Quickly fry the chiles in hot lard, being careful not to let them burn. Place the fried chiles in a large saucepan in hot water to cover. Bring to a boil, then simmer until soft.
In the same hot lard, sauté the onions and garlic until translucent. Add the tortillas, bread, almonds, peanuts, cinnamon, reserved chilé seeds, sesame seeds, pumpkin seeds, anise seeds, cumin seeds, thyme, marjoram, oregano, coriander seeds, peppercorns, cloves, raisins and chocolate. Sauté for a few minutes. Puree this mixture with the tomatoes and the chiles.
Strain the puree and cook in 8 tablespoons lard. Stir in sugar and salt to taste and 2 cups/500 ml of the turkey broth. Simmer for 20 minutes.
Add the turkey, and simmer for 20 to 25 minutes to blend flavors. If the mixture is too thick, add more turkey broth as needed.
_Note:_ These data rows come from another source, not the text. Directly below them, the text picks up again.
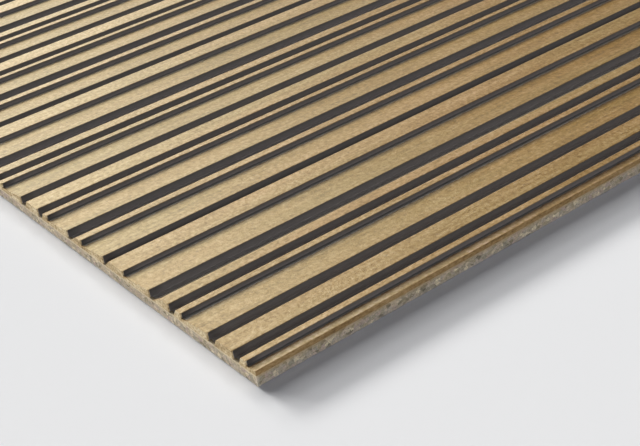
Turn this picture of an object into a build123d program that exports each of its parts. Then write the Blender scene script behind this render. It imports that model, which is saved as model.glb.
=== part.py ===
import os

from build123d import *

# The panel lies flat on its back. X runs along the strips, Y across them, and
# Z is up. The origin is the middle of the back face. All sizes are millimetres.

# Sheet
panel_length = 1200.0
panel_width = 600.0
backing_thickness = 3.6

# Face strips. A level strip has a flat top, and a far side that slopes down to
# the backing. A wedge strip has a top that falls to its thin edge, where it
# meets the next strip.
strip_thickness = 2.4
wedge_thin_edge = 1.0
arris_round = 0.2

# One repeat of the pattern, in order from the near long edge: name, width of
# the top, height of the top's far edge, run of the sloping far side, and open
# backing up to the next strip.
level = strip_thickness
pattern = [
    ("thin_strips_1", 2.1, level, 1.2, 2.45),
    ("flat_strips_1", 6.7, level, 1.3, 2.8),
    ("wedge_strips_1", 12.0, wedge_thin_edge, 0.0, 0.0),
    ("thin_strips_2", 2.3, level, 1.4, 2.35),
    ("thin_strips_3", 3.8, level, 4.2, 1.45),
    ("wedge_strips_2", 13.1, wedge_thin_edge, 0.0, 0.0),
    ("flat_strips_2", 7.2, level, 2.6, 1.0),
    ("wedge_strips_3", 12.1, wedge_thin_edge, 0.0, 0.0),
    ("thin_strips_4", 2.6, level, 3.9, 1.4),
    ("wedge_strips_4", 12.05, wedge_thin_edge, 0.0, 0.0),
]

# The near long edge cuts through the last wedge strip of the pattern and
# leaves this much of it, thin edge inwards. The far long edge cuts where the
# panel's width ends.
near_offcut = 3.9

near_edge = -panel_width / 2
far_edge = panel_width / 2
sheet_end = Plane.YZ.offset(-panel_length / 2)


def strip_section(top, far_height, slope):
    # Section of a strip, with its near bottom corner at the sketch's origin.
    with BuildSketch(mode=Mode.PRIVATE) as section:
        with BuildLine():
            Polyline(
                (0, 0), (top + slope, 0), (top, far_height), (0, strip_thickness), close=True
            )
        make_face()
        fillet(section.vertices().group_by(Axis.Y)[-1], arris_round)
    return section.sketch


# Where each strip starts, up to the far long edge
starts = {name: [] for name, *sizes in pattern}
strip_start = near_edge + near_offcut - pattern[-1][1]
while strip_start < far_edge:
    for name, top, far_height, slope, open_backing in pattern[-1:] + pattern[:-1]:
        starts[name].append(strip_start)
        strip_start += top + slope + open_backing

# Backing sheet
with BuildPart() as backing:
    with BuildSketch(Plane.XY):
        Rectangle(panel_length, panel_width)
    extrude(amount=backing_thickness)
backing.part.label = "backing_sheet"
pieces = [backing.part]

for name, top, far_height, slope, open_backing in pattern:
    whole = [y for y in starts[name] if y >= near_edge and y + top + slope <= far_edge]
    cut = [y for y in starts[name] if y < near_edge or y < far_edge < y + top + slope]

    # Whole strips of this kind, standing on the backing
    with BuildPart() as strips:
        with BuildSketch(sheet_end):
            with Locations(*[(y, backing_thickness) for y in whole]):
                add(strip_section(top, far_height, slope))
        extrude(amount=panel_length)
    strips.part.label = name
    pieces.append(strips.part)

    # What the long edges of the sheet leave of a strip that they cut through
    for y in cut:
        edge, side = (near_edge, "near") if y < near_edge else (far_edge, "far")
        with BuildPart() as edge_strip:
            with BuildSketch(sheet_end):
                with Locations((y, backing_thickness)):
                    add(strip_section(top, far_height, slope))
            extrude(amount=panel_length)
            split(bisect_by=Plane.XZ.offset(-edge), keep=Keep.BOTTOM if side == "near" else Keep.TOP)
        edge_strip.part.label = f"edge_strip_{side}"
        pieces.append(edge_strip.part)

os.makedirs("parts", exist_ok=True)
for piece in pieces:
    export_step(piece, f"parts/{piece.label}.step")
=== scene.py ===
import math
import random
import bmesh
import bpy
from mathutils import Matrix, Vector


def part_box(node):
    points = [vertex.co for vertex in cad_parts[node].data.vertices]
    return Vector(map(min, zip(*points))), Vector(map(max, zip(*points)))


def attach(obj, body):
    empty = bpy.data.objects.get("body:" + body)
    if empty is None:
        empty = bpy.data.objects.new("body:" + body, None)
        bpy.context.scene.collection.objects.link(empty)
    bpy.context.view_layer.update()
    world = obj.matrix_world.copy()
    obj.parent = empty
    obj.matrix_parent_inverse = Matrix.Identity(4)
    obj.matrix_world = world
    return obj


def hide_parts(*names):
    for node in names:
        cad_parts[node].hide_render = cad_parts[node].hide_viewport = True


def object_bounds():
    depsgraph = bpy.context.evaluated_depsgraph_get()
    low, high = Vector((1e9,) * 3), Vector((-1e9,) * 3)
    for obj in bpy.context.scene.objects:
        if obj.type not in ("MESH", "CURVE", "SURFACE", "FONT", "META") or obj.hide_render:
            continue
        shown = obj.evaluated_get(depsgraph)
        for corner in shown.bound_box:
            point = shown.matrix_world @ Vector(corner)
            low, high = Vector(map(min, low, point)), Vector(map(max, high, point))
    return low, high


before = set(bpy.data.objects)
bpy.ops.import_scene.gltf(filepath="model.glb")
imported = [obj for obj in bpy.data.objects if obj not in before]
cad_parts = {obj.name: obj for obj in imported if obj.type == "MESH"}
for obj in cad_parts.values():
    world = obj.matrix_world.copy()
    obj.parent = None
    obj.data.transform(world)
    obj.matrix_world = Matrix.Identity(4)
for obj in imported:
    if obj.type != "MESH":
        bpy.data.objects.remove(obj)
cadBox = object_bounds()
mm = 0.001
touching = 0.001 * mm  # places closer than this are the same place
straight = 0.99  # an edge runs along an axis where this share of its length does
facing = 0.9  # a face looks along an axis where its normal reaches this far
sloping = 0.1  # a face slopes, and is no wall, where its normal rises this far
panelLow, panelHigh = cadBox
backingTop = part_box("backing_sheet")[1].z
stripTop = panelHigh.z
print("frame loaded,", len(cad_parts), "nodes")


def clearSelection():
    if bpy.context.object and bpy.context.object.mode != "OBJECT":
        bpy.ops.object.mode_set(mode="OBJECT")
    bpy.ops.object.select_all(action="DESELECT")


def addBlock(name, low, high):
    # a cube at its size and place, with its origin at the frame's origin
    clearSelection()
    size = high - low
    bpy.ops.mesh.primitive_cube_add(size=1, location=(low + high) / 2, scale=size)
    block = bpy.context.object
    block.name = block.data.name = name
    bpy.ops.object.transform_apply(location=True, rotation=True, scale=True)
    return block


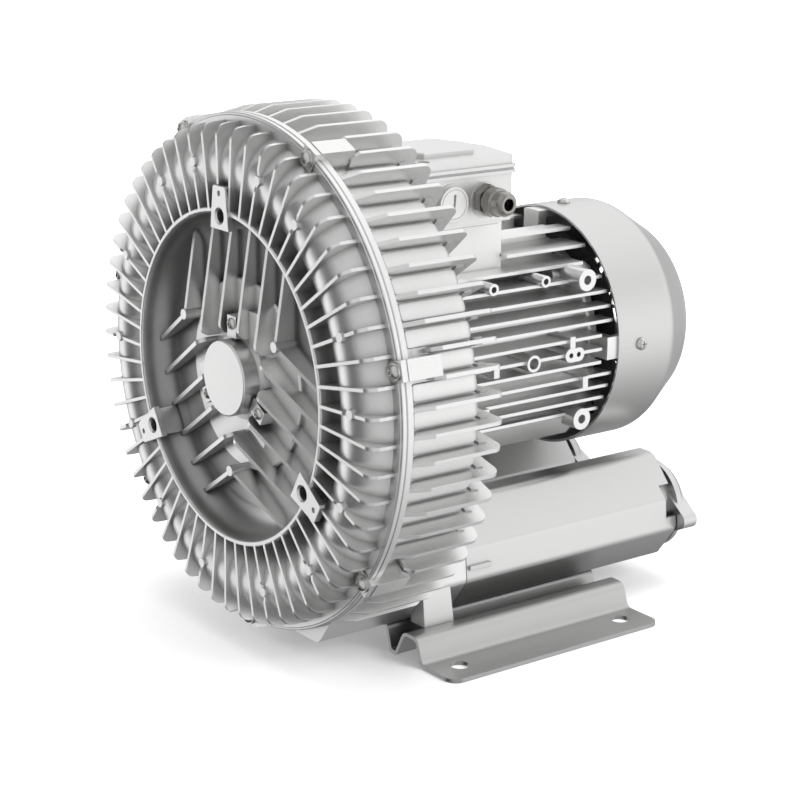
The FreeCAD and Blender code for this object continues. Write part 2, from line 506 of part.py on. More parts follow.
def motor_housing():
    base = ring(STATOR_R, MOTOR_R, MOTOR_Y0, MOTOR_Y1)
    add = [ring(STATOR_R, 91.0, MOTOR_Y0, 106.0)]
    # parallel cooling fins on both sides
    for k in range(-6, 9):
        z = MFIN_PITCH * k
        if abs(z) >= 88: continue
        xe = math.sqrt(MOTOR_FIN_R ** 2 - z * z)
        xs = math.sqrt(max(68.0 ** 2 - z * z, 0.0)) if abs(z) < 68 else 8.0
        if z > 68: xs = 20.0
        if z < -60: continue
        if xe - xs < 3: continue
        for sx in (-1, 1):
            xa, xb = sorted((sx * xs, sx * xe))
            for (ya, yb) in (((106.0, 147.0), (221.0, 288.0)) if z > 66 else ((106.0, 288.0),)):
                add.append(box(xa, xb, ya, yb, z - 1.3, z + 1.3))
            # the fin tips run on over the end shield, up to the cowl
            xo = math.sqrt(max(78.0 ** 2 - (abs(z) - 1.3) ** 2, 0.0)) if abs(z) < 79 else 22.0
            if 44.0 < abs(z) < 68.0: xo = max(xo, 66.0)
            if abs(z) < 12.0 or xe - xo < 3.0: continue
            xa, xb = sorted((sx * xo, sx * xe))
            add.append(box(xa, xb, 280.0, 300.6, z - 1.3, z + 1.3))
    for sx in (-1, 1):
        # lower flat pads
        pad = prism_y((sx * 70.0, -52.0), [(sx * 76.5, -55.5), (sx * 58.5, -75.5), (sx * 45.0, -76.5), (sx * 40.0, -55.0), (sx * 62.0, -48.0)], 180.0, 283.0)
        add.append(pad)
        # side bosses
        for (y, z, r, xe) in ((274.0, 56.0, 8.6, 90.0), (274.0, -56.0, 8.6, 88.0), (187.0, 58.0, 4.6, 83.0), (238.0, 58.0, 4.6, 83.0), (217.0, -1.0, 6.6, 96.0)):
            x0 = 55.0 if abs(z) > 20 else 66.0
            add.append(cyl(r, (sx * x0, y, z), (sx, 0, 0), xe - x0))
        xa, xb = sorted((sx * 66.0, sx * 96.0))
        add.append(prism_x((254.0, -5.5), [(262.0, -5.5), ((267.5, 0.0), (262.0, 5.5)), (254.0, 5.5), ((248.5, 0.0), (254.0, -5.5))], xa, xb))
        for (y, z) in ((256.0, 11.5), (270.0, -22.0), (181.0, -0.5), (172.0, -33.0)):
            xa, xb = sorted((sx * 70.0, sx * 95.5))
            add.append(box(xa, xb, y - 2.6, y + 2.6, z - 6.5, z + 3.0))
    # saddle for the terminal box and the pad for the rating plate
    add.append(box(-BOX_X + 1.0, BOX_X - 1.8, 146.0, 222.0, 60.0, BOX_Z0).cut(cyl(STATOR_R + 1, (0, 140, 0), (0, 1, 0), 90.0)))
    for sx in (-1, 1):
        xa, xb = sorted((sx * 18.0, sx * 22.0))
        add.append(box(xa, xb, 106.0, 288.0, 66.0, 86.9))
    add.append(box(-30, 30, 106.0, 288.0, 60.0, 76.0).cut(cyl(STATOR_R + 1, (0, 100, 0), (0, 1, 0), 190.0)))
    # bosses for the end shield screws
    for a in (45.0, 135.0, 225.0, 315.0):
        add.append(turn(cyl(7.5, (78.0, 262.0, 0), (0, 1, 0), 28.0), a))
        add.append(turn(box(68.0, 78.0, 262.0, 290.0, -5.0, 5.0), a))
    body = fuse(base, add)
    cut = []
    for sx in (-1, 1):
        for (y, z, r, xe, d) in ((274.0, 56.0, 3.6, 90.0, 14), (274.0, -56.0, 3.6, 88.0, 14), (187.0, 58.0, 2.4, 83.0, 12), (238.0, 58.0, 2.4, 83.0, 12), (217.0, -1.0, 4.4, 96.0, 16)):
            cut.append(cyl(r, (sx * (xe + 1), y, z), (-sx, 0, 0), d + 1))
        for y in (254.2, 261.8):
            cut.append(cyl(2.0, (sx * 97.0, y, 0), (-sx, 0, 0), 12))
    cut.append(cyl(13.0, (0, 187.0, 55.0), (0, 0, 1), 60.0))
    for i in range(4):
        a = 45.0 + 90.0 * i
        cut.append(turn(cyl(4.3, (80.0, 95.0, 0), (0, 1, 0), 12.0), a))
        cut.append(turn(cyl(8.6, (80.0, 106.0, 0), (0, 1, 0), 12.0), a))
        cut.append(turn(cyl(2.55, (78.0, 270.0, 0), (0, 1, 0), 21.0), a))
    for (x, y) in BOX_SCREWS:
        cut.append(cyl(2.55, (x, y, 88.0), (0, 0, 1), 15.0))
    cut.append(cyl(STATOR_R, (0, 90, 0), (0, 1, 0), 210.0))
    return body.cut(Part.makeCompound(cut)).removeSplitter()

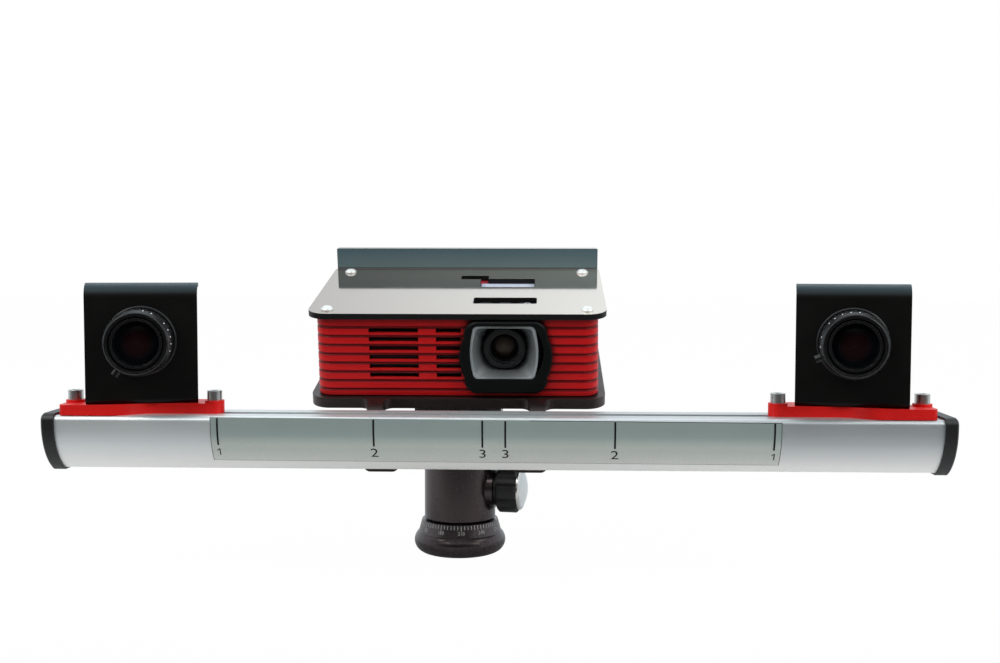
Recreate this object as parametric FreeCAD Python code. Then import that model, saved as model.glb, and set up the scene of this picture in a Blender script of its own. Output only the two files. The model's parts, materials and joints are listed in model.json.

NOTE: Chihuacles are special chiles from Oaxaca; you can substitute cascabel chiles.
Dead man’s bread
- 7 1/2 cups/1k flour, sifted
- 3 cups/400g sugar, plus additional for dusting
- 1 cup plus 2 tbsp/250g vegetable shortening or butter
- 2 packages active dry yeast dissolved in 5 tbsp warm milk
- 12 small eggs
- 1 tbsp lard
- 2 tsp ground cinnamon
- 2 tsp vanilla extract
- half cup/125 ml milk
Mound the flour on the counter or in a bowl and make a well in the center.
Place the sugar, shortening, yeast, eggs, lard, cinnamon, vanilla and milk in the well. Work into a dough and knead until the dough pulls away from the counter. If the dough is too soft, knead in more flour. Shape into a ball, grease and flour it lightly, and place in a greased bowl. Let stand in a warm place for 2 and a half hours, or until doubled. Cover with towel and refrigerate overnight.
Shape the dough into balls the size of a peach. Decorate the tops with strips of dough to look like bones. Place the rolls on greased baking sheets and let rise in a warm place for about one and a half hours, or until the bottoms sound hollow when tapped.